Hemen söyleyelim, bugün cezaevlerinde tutuklu olarak bulunan on binlerce insanın ve onların eş, dost ve akrabalarının bu tutukluluğun kaldırılması kararına isyan etmesi, adalet duygusu ve vicdanları kanatması bakımından çok rahatça anlaşılabilir bir durumdur. Ama, biraz deştiğinizde anlarsınız ki, aslında o kişiler Albay Çiçek’in tutuksuz olmasına değil, kendilerinin ya da yakınlarının tutuklu olmasına isyan etmektedirler.
Tutuklama histerisi
Ya bazı yayın organlarındaki ve köşe yazılarındaki yüksek sesli “olamaz, serbest bırakamazsınız, bu nasıl tahliye, mutlaka tutuklanmalıydı” çığlıkları neden? Nedir bu tutuklama histerisi? Bunların arka planında ne adalet, ne hukuk ne de vicdan kavramları vardır, tersine onlar kendileri için muhalif (hatta giderek düşman) gördükleri ve hukukun (ve hatta yasanın) buyrukları tersyüz edilerek tutuklanmış ve cezaevlerine konulmuş, yüzlerce, binlerce kişinin de tutukluluğundaki haksızlık, adaletsizlik ortaya çıktı diye kahrediyor, üzülüyorlar.
Çünkü, onlar hukuku ve hukukun amacı olan adaleti, evrensel değerleri bir amaç değil, kendi siyasal güçlerine ve hedeflerine hizmet eden bir araç olarak görüyor, değerlendiriyorlar. İçlerinden kimileri daha önce birçok kez bu anlayışın mağduru, kurbanı olduğu halde, geçmişi unutup aynı mağduriyeti başkalarının yaşaması için alkış tutuyor, çığırtkanlık yapıyorlar.

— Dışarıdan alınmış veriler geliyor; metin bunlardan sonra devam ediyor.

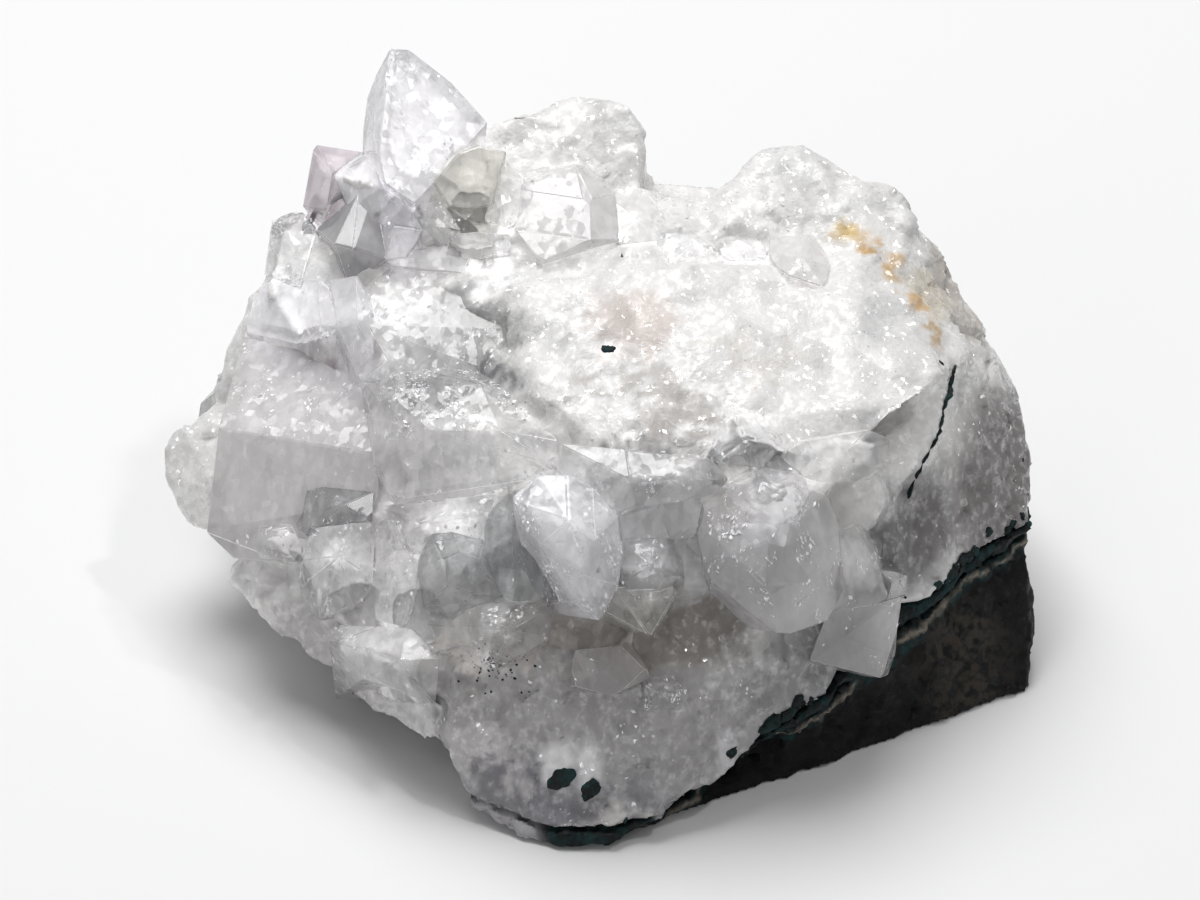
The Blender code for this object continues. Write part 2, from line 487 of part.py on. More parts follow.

Farkındalar mı acaba, hukuku savunayım derken hukuku katlettiklerinin…
Peki, bu çığırtkanların hiç mi haklı olduğu yön yoktur? Bizce önemli bir işlevi yerine getirmiş ve sorulması ve yanıtlanması gereken şu soruyu ve sorunu gündeme taşımışlardır. Medyaya yansıyan bilgi ve belgelere göre, hakkında, hukukun mutlaka değerlendirmesi, tartışması gereken önemli deliller gösterilen, sunulan ve çok ağır bir suçlama ile karşı karşıya kalan bir kişiyi tutuksuz yargılama tercihinde bulunan bir yargının (ki esas olan tutuksuz yargılamadır); Ergenekon yargılaması da dahil olmak üzere birçok davada ve soruşturmada çok daha hafif suçlamalarla ya da çok daha kuşkulu delillerle tutuklu bulunan on binlerce insanı neden tutukladığı konusunda kamuoyu yanıt beklemektedir…
Tutuklama kurumu, başka bazı ülkelerde olduğu gibi ülkemizde de yargının ve toplumun kanayan bir yarasıdır. Toplumun geniş kesimleri, gündelik ve yerleşik kültürün etkisiyle ne zaman bir suç olgusu, şüphesi ya da şüphelisi gündeme gelse; refleks olarak o suç işlenmiştir, o suç kanıtlanmıştır, o şüpheli suçludur duygusu ile derhal tutuklama ister, bekler.
Oysa, hukuk çoğunluğun duygu ve düşüncelerine tercüman olan, onların adalet anlayışına göre hüküm kuran bir mekanizma değildir. Hukuk, tek bir kişinin bile yasalarla güvence altına alınmış olan hakkını, çoğunluğa karşın koruyan, teslim eden ve gerçek adaleti amaçlayan bir değerler bütünüdür.
Bugün cezaevlerinde hükümlüden çok tutuklu bulunması ve mevcut cezaevlerinin artık fiziki kapasitesini de aşan insanların bulunması karşısında, tutuklama kurumunun yeniden gözden geçirilmesi zorunlu hale gelmiştir.
Görülmektedir ki, tutukluluğu son olarak değerlendirecek, yalnızca bu değerlendirme ile ilgili görev yapacak üst düzey yargıçlardan kurulu Yargıtay bünyesinde bağımsız bir “tutuklama inceleme dairesine” kesin ihtiyaç vardır.